Dataset stored in S3, the udacity-dend bucket is situated in the us-west-2 region:
- Song data: s3://udacity-dend/song_data
- Log data: s3://udacity-dend/log_data
To properly read log data s3://udacity-dend/log_data, you'll need the following metadata file:
- Log metadata: s3://udacity-dend/log_json_path.json
From song and event dataset, we'll create a star schema optimized for queries on song play analysis. This following tables:
- users table: user in the app
- PK: user_id ~ unique id for all user
- artists table:
- PK: artist_id ~ unique id for all artist
- songs table:
- PK: song_id ~ unique id for all song
- FK: artist_id ~ artist_id of song
- songplays table:
- PK: songplay_id ~ unique id for all song play(auto increase) with page NextSong
- FK: artist_id ~ artist_id of song play
- FK: song_id ~ song_id of song play
- FK: user_id ~ user_id of user play song
- time table:
- PK: start time ~ unique timestamp of records in songplays table
- create_table.py is where we'll create our staging/fact and dimension tables for the star schema in Redshift.
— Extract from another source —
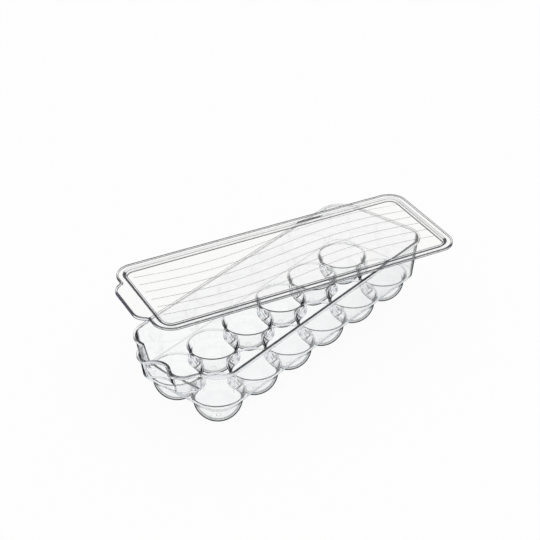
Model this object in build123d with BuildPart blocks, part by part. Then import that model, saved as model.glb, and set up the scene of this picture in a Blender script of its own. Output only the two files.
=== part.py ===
"""Clear egg tray for twelve eggs, with its loose lid lying askew on the rim.

Millimetres, +Z up. The origin is the middle of the plane that the tray stands on. X runs along the
tray, with the handle end at -X, and Y runs across it.
"""
import os
from math import cos, pi, radians, sin

from build123d import *

# Layout of the cups
egg_columns = 6
egg_rows = 2
egg_pitch = 50.0                # from one egg to the next, both ways

# Tray: plate and egg cups
tray_wall = 1.7
plate_thickness = 2.2
bowl_radius = 22.9              # outside of the round bowl
bowl_drop = 8.5                 # from the plate's top down to the middle of the bowl's sphere
mouth_radius = 24.6             # where the mouth's bevelled lip meets the plate
lip_width = 1.0                 # bevel of the lip, measured across
lip_depth = 0.8
gate_radius = 2.4               # flat gate mark that each bowl stands on
gate_height = 0.4

# Saddles: U-shaped webs across the gap between neighbouring bowls
saddle_width = 13.8
saddle_depth = 11.8

# Tray walls, measured inside them at the rim
rim_length = 310.6
rim_width = 110.6
rim_corner = 20.0
rim_height = 40.3               # from the plate's top to the rim's top
wall_draft = 6.65               # degrees
bead_width = 3.1                # from the inside of the wall to the outside of the bead
bead_height = 2.2
bead_round = 0.8                # along the bead's outer top edge

# Handle end: a shallow pocket with two lobes and a finger recess between them
pocket_height = 20.0            # from the plate's top to the pocket's floor
pocket_draft = 12.0             # degrees
root_half = 34.5                # half width where the pocket opens into the tray
shoulder_reach = 14.5           # how far each corner of the outline stands out from the end wall
shoulder_half = 26.8
shoulder_round = 12.0
lobe_reach = 19.2
lobe_half = 16.2
lobe_round = 4.5
recess_reach = 2.8
recess_round = 15.5

# Lid
lid_wall = 1.7
lid_length = 320.8
lid_width = 121.0
lid_corner = 19.0
lid_round = 0.9                 # along the lid's top edge
skirt_height = 2.8              # outer edge of the lid
plug_inset = 6.1                # from the lid's edge to the plug ring, where the ring meets the plate
plug_root = 2.9                 # thickness of the ring at the plate
plug_height = 3.0
plug_outer_draft = 42.0         # degrees that the ring's outside leans in on its way down
plug_inner_draft = 28.0
tab_reach = 10.6                # how far the pull tab stands out past the lid's edge
tab_root_half = 34.0
tab_tip_half = 26.6
tab_round = 14.0
tab_lip = 3.6

# Fine wavy ribs on the lid
rib_count = 6
rib_pitch = 14.1
rib_length = 293.0
rib_width = 1.0
rib_height = 0.25
rib_swing = 7.3                 # how far a rib swings to each side
rib_points = 13                 # along one full wave

# How the lid lies
lid_turn = -23.0                # degrees, seen from above
lid_x = 32.6
lid_y = 22.2
lid_gap = 0.25                  # between the tray's rim and the lid's plug ring

# Heights above the surface that the tray stands on
bowl_middle = gate_height + bowl_radius
plate_top = bowl_middle + bowl_drop
plate_bottom = plate_top - plate_thickness
plate_middle = plate_top - plate_thickness / 2
rim_top = plate_top + rim_height
pocket_floor = plate_top + pocket_height
lid_top = rim_top + lid_gap + plug_height + lid_wall

# Above the bowl's middle both skins of a cup flare, up to the lip of its mouth
cup_radius = bowl_radius - tray_wall
lip_foot = (mouth_radius - lip_width, plate_top - lip_depth)
flare = (lip_foot[0] - cup_radius) / (lip_foot[1] - bowl_middle)
bowl_shoulder = bowl_radius + (plate_middle - bowl_middle) * flare


def rounded_section(plane, length, width, corner):
    """Rounded rectangle on a plane, as one section of a wall."""
    with BuildSketch(plane) as section:
        RectangleRounded(length, width, corner)
    return section.sketch


def pocket_section(plane, spread):
    """Outline of the handle pocket at the rim, spread outwards by a distance."""
    end = -rim_length / 2
    upper = [
        (end + egg_pitch, root_half),
        (end, root_half),
        (end - shoulder_reach, shoulder_half),
        (end - lobe_reach, lobe_half),
    ]
    lower = [(x, -y) for x, y in reversed(upper)]
    rounds = [0, shoulder_round, lobe_round, recess_round, lobe_round, shoulder_round, 0]
    with BuildSketch(plane) as section:
        with BuildLine():
            outline = FilletPolyline(*upper, (end - recess_reach, 0), *lower, radius=rounds)
            Line(outline @ 1, outline @ 0)
        make_face()
        if spread:
            offset(amount=spread)
    return section.sketch


def tab_section(plane, inset):
    """Outline of the lid's pull tab, drawn in from its edge by a distance."""
    edge = -lid_length / 2
    upper = [
        (edge + lid_corner, tab_root_half - inset),
        (edge, tab_root_half - inset),
        (edge - tab_reach + inset, tab_tip_half - inset),
    ]
    lower = [(x, -y) for x, y in reversed(upper)]
    rounds = [0, tab_round - inset, tab_round - inset, 0]
    with BuildSketch(plane) as section:
        with BuildLine():
            outline = FilletPolyline(*upper, *lower, radius=rounds)
            Line(outline @ 1, outline @ 0)
        make_face()
    return section.sketch


# Bowl of one cup, with the gate mark that it stands on
with BuildPart() as bowl:
    with BuildSketch(Plane.XZ):
        with BuildLine():
            CenterArc((0, bowl_middle), bowl_radius, -90, 90)
            Line((bowl_radius, bowl_middle), (bowl_shoulder, plate_middle))
            Line((bowl_shoulder, plate_middle), (0, plate_middle))
            Line((0, plate_middle), (0, bowl_middle - bowl_radius))
        make_face()
    revolve(axis=Axis.Z)
    with BuildSketch(Plane.XY):
        Circle(gate_radius)
    extrude(amount=gate_height + tray_wall / 2)

# Hollow of one cup, with the flare and the bevelled lip of its mouth
with BuildPart() as hollow:
    with BuildSketch(Plane.XZ):
        with BuildLine():
            CenterArc((0, bowl_middle), cup_radius, -90, 90)
            Line((cup_radius, bowl_middle), lip_foot)
            Line(lip_foot, (mouth_radius, plate_top))
            Line((mouth_radius, plate_top), (mouth_radius, plate_top + plate_thickness))
            Line((mouth_radius, plate_top + plate_thickness), (0, plate_top + plate_thickness))
            Line((0, plate_top + plate_thickness), (0, bowl_middle - cup_radius))
        make_face()
    revolve(axis=Axis.Z)

# U-shaped web across the gap between two bowls
with BuildPart() as saddle:
    web_half = egg_pitch / 2 - bowl_radius + 2 * tray_wall
    web_floor = plate_top - saddle_depth
    with BuildSketch(Plane.YZ):
        with BuildLine():
            half = saddle_width / 2
            Line((-half, web_floor + half), (-half, plate_middle))
            Line((-half, plate_middle), (half, plate_middle))
            Line((half, plate_middle), (half, web_floor + half))
            ThreePointArc((half, web_floor + half), (0, web_floor), (-half, web_floor + half))
        make_face()
    extrude(amount=web_half, both=True)

# Egg tray: one moulding
with BuildPart() as tray:
    rim_plane = Plane.XY.offset(rim_top)
    bead_plane = Plane.XY.offset(rim_top - bead_height)
    # Outside of the drafted walls
    extrude(
        rounded_section(
            rim_plane, rim_length + 2 * tray_wall, rim_width + 2 * tray_wall, rim_corner + tray_wall
        ),
        amount=plate_bottom - rim_top,
        taper=wall_draft,
    )
    # Outside of the handle pocket
    extrude(
        pocket_section(rim_plane, tray_wall), amount=pocket_floor - tray_wall - rim_top, taper=pocket_draft
    )
    # Bead along the rim
    extrude(
        rounded_section(
            bead_plane, rim_length + 2 * bead_width, rim_width + 2 * bead_width, rim_corner + bead_width
        ),
        amount=bead_height,
    )
    extrude(pocket_section(bead_plane, bead_width), amount=bead_height)
    # Bowls and saddles under the plate
    with GridLocations(egg_pitch, egg_pitch, egg_columns, egg_rows):
        add(bowl.part)
    with GridLocations(egg_pitch, egg_pitch, egg_columns - 1, egg_rows):
        add(saddle.part)
    with GridLocations(egg_pitch, egg_pitch, egg_columns, egg_rows - 1):
        add(saddle.part, rotation=(0, 0, 90))
    # Inside of the walls, above the plate
    extrude(
        rounded_section(rim_plane, rim_length, rim_width, rim_corner),
        amount=plate_top - rim_top,
        taper=wall_draft,
        mode=Mode.SUBTRACT,
    )
    # Inside of the handle pocket
    extrude(
        pocket_section(rim_plane, 0), amount=pocket_floor - rim_top, taper=pocket_draft, mode=Mode.SUBTRACT
    )
    # Inside of the cups
    with GridLocations(egg_pitch, egg_pitch, egg_columns, egg_rows):
        add(hollow.part, mode=Mode.SUBTRACT)
    # Round along the bead
    fillet(tray.faces().sort_by(Axis.Z)[-1].outer_wire().edges(), radius=bead_round)

# Lid: one moulding, lying askew on the tray's rim
lid_axis = (cos(radians(lid_turn)), sin(radians(lid_turn)), 0)
lid_plane = Plane(origin=(lid_x, lid_y, lid_top), x_dir=lid_axis, z_dir=(0, 0, 1))

with BuildPart() as lid:
    # Plate with its skirt, and the pull tab with its deeper lip
    extrude(rounded_section(lid_plane, lid_length, lid_width, lid_corner), amount=-skirt_height)
    extrude(tab_section(lid_plane, 0), amount=-tab_lip)
    fillet(lid.faces().sort_by(Axis.Z)[-1].outer_wire().edges(), radius=lid_round)
    # Hollow underside
    underside = lid_plane.offset(-lid_wall)
    extrude(
        rounded_section(
            underside, lid_length - 2 * lid_wall, lid_width - 2 * lid_wall, lid_corner - lid_wall
        ),
        amount=-tab_lip,
        mode=Mode.SUBTRACT,
    )
    extrude(tab_section(underside, lid_wall), amount=-tab_lip, mode=Mode.SUBTRACT)
    # Plug ring that drops inside the tray's rim
    root_length = lid_length - 2 * plug_inset
    root_width = lid_width - 2 * plug_inset
    root_corner = lid_corner - plug_inset
    extrude(
        rounded_section(underside, root_length, root_width, root_corner),
        amount=-plug_height,
        taper=plug_outer_draft,
    )
    extrude(
        rounded_section(
            underside, root_length - 2 * plug_root, root_width - 2 * plug_root, root_corner - plug_root
        ),
        amount=-plug_height,
        taper=plug_inner_draft,
        mode=Mode.SUBTRACT,
    )
    # Fine wavy ribs
    with BuildSketch(lid_plane):
        for rib in range(rib_count):
            middle = (rib - (rib_count - 1) / 2) * rib_pitch
            with BuildLine():
                Spline(
                    [
                        (
                            (step / (rib_points - 1) - 0.5) * rib_length,
                            middle + rib_swing * sin(2 * pi * (step / (rib_points - 1) - 0.5)),
                        )
                        for step in range(rib_points)
                    ]
                )
            trace(line_width=rib_width)
    extrude(amount=rib_height)

# Files
tray.part.label = "tray"
lid.part.label = "lid"
os.makedirs("parts", exist_ok=True)
export_step(tray.part, "parts/tray.step")
export_step(lid.part, "parts/lid.step")
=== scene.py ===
"""Clear egg tray with its loose lid: camera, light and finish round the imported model, in metres."""
from math import cos, radians, sin

import bpy
from mathutils import Matrix, Vector


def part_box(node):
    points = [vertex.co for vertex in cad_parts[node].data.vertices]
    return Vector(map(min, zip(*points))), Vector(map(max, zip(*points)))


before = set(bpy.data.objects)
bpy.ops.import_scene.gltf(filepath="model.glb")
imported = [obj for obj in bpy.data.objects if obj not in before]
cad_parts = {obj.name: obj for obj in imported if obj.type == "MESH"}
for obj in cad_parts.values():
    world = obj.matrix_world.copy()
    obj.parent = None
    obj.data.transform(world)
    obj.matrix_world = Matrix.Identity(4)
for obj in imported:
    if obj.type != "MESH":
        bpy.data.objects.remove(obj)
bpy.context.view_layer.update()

UP = (0.0, 0.0, 1.0)
WHITE = (1.0, 1.0, 1.0)

# Camera, as the photograph was taken
PLATE_HEIGHT = 0.0318           # top of the tray's plate, above what the tray stands on
CAMERA_PLACE = Vector((-0.88573, -0.72975, 0.78624 + PLATE_HEIGHT))
CAMERA_TARGET = Vector((0.05717, 0.06505, PLATE_HEIGHT))
CAMERA_ROLL = radians(-0.7927)
LENS_MM = 96.0
SENSOR_MM = 36.0

# White studio with a grey band above the horizon: height of the look direction, and its colour
BAND_COLOR = (0.6, 0.63, 0.68)
SKY = (
    (0.0, WHITE),
    (0.05, WHITE),
    (0.12, BAND_COLOR),
    (0.36, BAND_COLOR),
    (0.46, (0.95, 0.96, 0.97)),
)
WARM_SIDE = (1.0, 0.97, 0.9)    # towards +X

# Grey card on either side of the object
CARD_SIDE = (0.645, -0.765, 0.0)
CARD_EDGE = (0.45, 0.7)         # how squarely a ray looks to one side where the card starts and is full
CARD_LOW = (0.0, 0.06)          # heights of the look direction between which a card fades in
CARD_HIGH = (0.6, 0.75)         # and out again
CARD_COLOR = (0.45, 0.46, 0.5)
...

- etl.py is where we'll load data from S3 into staging tables on Redshift and then process that data into your analytics tables on Redshift.
- sql_queries.py is where we'll define SQL statements, which will be imported into the two other files above.
- dwh.cfg is where we'll define config of connection to Redshift, S3 part of dataset, IAM role
- run create_table.py
- drop_tables: drop all table if exist
- create_tables: create all table if not exist
- run etl.py
- load_staging_tables: load data from S3 to staging tables in database
- insert_tables: move data from staging tables to star schema's tables
- get_most_played_song: execute query get_most_played_song